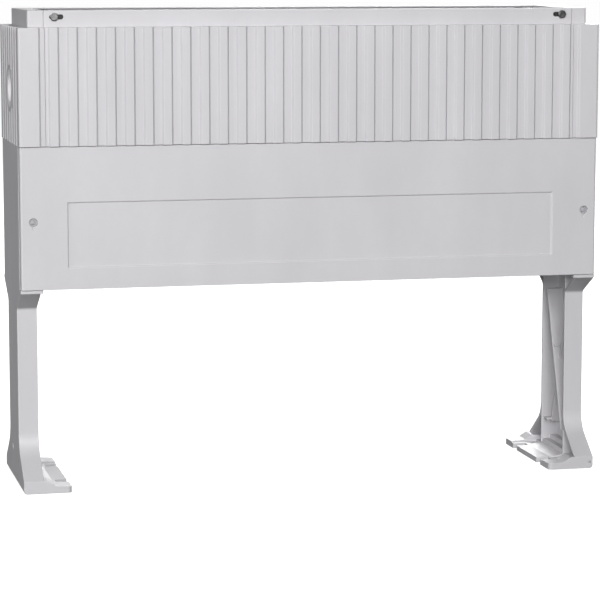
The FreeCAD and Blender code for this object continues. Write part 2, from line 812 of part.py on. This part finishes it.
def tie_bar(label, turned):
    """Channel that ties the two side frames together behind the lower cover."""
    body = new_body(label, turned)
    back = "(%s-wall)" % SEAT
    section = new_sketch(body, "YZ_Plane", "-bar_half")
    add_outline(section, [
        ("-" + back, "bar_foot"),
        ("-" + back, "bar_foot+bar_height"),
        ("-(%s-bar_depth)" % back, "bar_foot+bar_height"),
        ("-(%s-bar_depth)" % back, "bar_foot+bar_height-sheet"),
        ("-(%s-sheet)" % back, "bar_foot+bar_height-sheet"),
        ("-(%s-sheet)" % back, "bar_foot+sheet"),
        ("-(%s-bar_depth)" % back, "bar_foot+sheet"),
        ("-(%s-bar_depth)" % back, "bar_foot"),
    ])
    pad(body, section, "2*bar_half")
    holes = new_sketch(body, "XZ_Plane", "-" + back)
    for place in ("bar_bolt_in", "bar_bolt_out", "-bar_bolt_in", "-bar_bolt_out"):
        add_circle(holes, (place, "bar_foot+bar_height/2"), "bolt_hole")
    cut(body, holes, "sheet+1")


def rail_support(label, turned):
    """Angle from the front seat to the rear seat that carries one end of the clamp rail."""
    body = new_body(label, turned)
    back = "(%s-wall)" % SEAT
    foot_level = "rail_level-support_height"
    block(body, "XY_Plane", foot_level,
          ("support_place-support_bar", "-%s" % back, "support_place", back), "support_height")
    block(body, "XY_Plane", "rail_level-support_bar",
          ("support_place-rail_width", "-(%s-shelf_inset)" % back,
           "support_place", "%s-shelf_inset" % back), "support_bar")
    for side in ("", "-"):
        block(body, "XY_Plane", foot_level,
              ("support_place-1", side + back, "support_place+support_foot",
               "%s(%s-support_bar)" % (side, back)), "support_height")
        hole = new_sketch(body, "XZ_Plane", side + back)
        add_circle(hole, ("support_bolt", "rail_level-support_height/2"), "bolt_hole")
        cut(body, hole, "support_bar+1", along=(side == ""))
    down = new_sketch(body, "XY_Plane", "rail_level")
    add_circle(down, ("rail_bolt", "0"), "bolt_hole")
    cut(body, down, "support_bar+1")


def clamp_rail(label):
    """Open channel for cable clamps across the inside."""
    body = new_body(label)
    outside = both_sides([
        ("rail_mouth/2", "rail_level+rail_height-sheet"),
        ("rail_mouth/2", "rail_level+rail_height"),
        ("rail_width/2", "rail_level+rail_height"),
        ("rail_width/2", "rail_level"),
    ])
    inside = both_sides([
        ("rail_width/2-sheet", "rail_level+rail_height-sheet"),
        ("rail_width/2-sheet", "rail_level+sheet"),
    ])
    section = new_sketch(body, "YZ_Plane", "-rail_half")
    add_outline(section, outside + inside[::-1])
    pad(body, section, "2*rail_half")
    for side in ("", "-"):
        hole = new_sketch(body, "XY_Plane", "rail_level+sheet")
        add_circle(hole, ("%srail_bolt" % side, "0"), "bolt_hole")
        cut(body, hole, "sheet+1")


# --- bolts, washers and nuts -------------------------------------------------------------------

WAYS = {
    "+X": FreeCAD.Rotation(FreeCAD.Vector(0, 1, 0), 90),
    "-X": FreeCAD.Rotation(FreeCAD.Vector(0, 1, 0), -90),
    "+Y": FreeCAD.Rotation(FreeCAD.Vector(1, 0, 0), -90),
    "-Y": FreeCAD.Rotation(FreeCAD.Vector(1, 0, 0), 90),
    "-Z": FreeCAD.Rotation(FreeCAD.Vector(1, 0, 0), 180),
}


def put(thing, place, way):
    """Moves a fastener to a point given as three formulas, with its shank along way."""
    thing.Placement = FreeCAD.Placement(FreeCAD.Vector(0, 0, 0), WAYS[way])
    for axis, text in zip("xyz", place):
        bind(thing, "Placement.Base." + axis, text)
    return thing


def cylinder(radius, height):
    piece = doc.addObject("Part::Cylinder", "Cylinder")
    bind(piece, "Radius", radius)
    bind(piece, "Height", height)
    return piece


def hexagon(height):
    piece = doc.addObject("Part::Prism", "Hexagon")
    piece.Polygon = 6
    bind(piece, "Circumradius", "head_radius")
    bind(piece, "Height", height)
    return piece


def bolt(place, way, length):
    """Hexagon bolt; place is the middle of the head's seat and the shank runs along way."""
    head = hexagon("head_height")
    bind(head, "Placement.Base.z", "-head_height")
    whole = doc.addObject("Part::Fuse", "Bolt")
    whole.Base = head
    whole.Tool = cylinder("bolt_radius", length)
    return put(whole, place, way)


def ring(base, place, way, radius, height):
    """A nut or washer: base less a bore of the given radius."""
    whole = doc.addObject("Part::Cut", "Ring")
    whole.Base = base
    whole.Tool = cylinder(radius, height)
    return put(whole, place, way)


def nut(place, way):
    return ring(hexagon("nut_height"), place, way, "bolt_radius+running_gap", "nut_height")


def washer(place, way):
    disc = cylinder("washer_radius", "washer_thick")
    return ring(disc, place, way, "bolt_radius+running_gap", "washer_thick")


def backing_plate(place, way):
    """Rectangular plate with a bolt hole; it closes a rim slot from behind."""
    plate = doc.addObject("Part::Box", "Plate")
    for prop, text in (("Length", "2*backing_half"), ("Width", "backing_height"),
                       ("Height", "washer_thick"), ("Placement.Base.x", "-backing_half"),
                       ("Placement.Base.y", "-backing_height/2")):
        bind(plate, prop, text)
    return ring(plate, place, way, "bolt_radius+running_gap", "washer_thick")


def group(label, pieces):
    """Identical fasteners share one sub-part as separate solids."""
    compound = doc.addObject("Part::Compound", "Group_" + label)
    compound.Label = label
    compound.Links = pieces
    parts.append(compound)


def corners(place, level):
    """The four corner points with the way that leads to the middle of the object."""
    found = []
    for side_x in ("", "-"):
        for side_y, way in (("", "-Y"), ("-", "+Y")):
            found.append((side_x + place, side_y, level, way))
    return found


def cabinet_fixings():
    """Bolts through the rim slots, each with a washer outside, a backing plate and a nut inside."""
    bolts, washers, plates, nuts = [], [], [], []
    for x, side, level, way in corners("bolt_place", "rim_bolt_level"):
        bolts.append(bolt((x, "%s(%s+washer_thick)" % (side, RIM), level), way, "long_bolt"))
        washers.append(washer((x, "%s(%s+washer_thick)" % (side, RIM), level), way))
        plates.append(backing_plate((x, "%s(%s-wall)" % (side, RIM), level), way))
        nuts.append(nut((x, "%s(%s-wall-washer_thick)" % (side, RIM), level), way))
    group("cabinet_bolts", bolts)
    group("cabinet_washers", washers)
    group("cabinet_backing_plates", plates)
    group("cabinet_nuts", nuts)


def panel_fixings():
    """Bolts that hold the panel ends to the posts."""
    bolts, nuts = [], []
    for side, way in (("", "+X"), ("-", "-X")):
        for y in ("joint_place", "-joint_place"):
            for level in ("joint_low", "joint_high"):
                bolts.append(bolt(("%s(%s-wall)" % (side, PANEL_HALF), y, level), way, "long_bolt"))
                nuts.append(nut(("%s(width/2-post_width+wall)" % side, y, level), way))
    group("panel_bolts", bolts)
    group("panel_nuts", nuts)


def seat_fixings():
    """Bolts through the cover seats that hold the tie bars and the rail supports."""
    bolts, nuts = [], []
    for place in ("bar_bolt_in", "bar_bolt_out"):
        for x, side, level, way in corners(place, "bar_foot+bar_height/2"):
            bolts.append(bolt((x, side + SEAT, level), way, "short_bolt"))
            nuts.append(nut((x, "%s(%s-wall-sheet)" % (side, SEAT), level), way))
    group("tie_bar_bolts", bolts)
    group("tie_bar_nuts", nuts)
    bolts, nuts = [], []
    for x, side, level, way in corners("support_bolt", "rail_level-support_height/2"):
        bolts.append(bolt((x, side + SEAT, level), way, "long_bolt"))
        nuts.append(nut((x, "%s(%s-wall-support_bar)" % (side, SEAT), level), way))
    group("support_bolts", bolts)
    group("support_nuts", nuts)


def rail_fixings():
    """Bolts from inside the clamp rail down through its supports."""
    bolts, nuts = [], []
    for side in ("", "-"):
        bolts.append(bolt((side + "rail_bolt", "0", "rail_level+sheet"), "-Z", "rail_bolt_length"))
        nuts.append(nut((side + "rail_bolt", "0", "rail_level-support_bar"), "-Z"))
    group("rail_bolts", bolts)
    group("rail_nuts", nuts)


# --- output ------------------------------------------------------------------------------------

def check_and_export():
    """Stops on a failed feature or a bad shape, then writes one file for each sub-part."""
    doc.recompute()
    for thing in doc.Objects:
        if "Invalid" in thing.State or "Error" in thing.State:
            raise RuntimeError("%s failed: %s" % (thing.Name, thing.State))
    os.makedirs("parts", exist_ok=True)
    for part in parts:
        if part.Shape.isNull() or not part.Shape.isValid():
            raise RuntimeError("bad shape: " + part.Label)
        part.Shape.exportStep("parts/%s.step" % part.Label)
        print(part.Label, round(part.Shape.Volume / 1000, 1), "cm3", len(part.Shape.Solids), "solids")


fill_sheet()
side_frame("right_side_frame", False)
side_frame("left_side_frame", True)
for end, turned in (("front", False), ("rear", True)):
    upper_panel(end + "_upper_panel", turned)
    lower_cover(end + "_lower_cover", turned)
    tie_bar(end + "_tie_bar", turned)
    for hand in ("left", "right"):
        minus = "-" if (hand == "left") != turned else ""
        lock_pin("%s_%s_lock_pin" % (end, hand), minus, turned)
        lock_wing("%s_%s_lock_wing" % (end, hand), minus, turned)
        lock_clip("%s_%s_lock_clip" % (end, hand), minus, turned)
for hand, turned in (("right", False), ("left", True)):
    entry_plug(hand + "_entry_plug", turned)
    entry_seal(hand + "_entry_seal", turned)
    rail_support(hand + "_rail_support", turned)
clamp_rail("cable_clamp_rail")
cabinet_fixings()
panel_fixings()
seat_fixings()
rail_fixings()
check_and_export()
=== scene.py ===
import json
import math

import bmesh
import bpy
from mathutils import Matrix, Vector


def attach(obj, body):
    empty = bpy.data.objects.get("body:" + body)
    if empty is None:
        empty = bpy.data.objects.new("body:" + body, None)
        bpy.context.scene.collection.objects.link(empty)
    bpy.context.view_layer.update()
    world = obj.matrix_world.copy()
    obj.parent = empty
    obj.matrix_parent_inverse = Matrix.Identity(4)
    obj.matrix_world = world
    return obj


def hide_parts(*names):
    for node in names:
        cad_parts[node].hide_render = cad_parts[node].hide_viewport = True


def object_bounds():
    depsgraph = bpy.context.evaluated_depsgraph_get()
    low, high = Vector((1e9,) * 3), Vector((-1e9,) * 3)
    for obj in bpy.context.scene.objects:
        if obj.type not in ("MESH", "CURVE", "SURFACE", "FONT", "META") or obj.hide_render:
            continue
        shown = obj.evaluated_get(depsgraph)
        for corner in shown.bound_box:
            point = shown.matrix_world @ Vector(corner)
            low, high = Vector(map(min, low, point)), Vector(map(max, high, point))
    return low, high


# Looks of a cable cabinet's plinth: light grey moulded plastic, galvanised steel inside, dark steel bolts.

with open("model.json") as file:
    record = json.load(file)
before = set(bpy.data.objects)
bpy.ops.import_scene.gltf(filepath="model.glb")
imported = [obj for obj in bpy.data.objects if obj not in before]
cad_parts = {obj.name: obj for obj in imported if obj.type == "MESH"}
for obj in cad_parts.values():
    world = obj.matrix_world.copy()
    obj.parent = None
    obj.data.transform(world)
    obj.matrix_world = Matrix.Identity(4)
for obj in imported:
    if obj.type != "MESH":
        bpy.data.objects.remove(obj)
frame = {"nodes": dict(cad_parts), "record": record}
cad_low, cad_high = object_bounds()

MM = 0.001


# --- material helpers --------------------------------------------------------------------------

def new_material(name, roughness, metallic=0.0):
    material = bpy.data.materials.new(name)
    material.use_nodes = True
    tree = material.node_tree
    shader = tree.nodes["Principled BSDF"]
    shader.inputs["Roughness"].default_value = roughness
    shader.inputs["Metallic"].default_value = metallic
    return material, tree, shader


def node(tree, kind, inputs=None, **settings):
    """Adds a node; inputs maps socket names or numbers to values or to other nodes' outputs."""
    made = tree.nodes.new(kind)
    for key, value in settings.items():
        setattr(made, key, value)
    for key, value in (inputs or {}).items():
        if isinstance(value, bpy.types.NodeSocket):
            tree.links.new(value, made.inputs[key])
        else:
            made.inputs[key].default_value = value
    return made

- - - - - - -

> **Exercise**
Find every line that holds "from" and copy it.

> **Solution to this task**
The FreeCAD and Blender code for this object continues. Write part 2, from line 812 of part.py on. This part finishes it.
    """Angle from the front seat to the rear seat that carries one end of the clamp rail."""
    """Rectangular plate with a bolt hole; it closes a rim slot from behind."""
    """Bolts from inside the clamp rail down through its supports."""
from mathutils import Matrix, Vector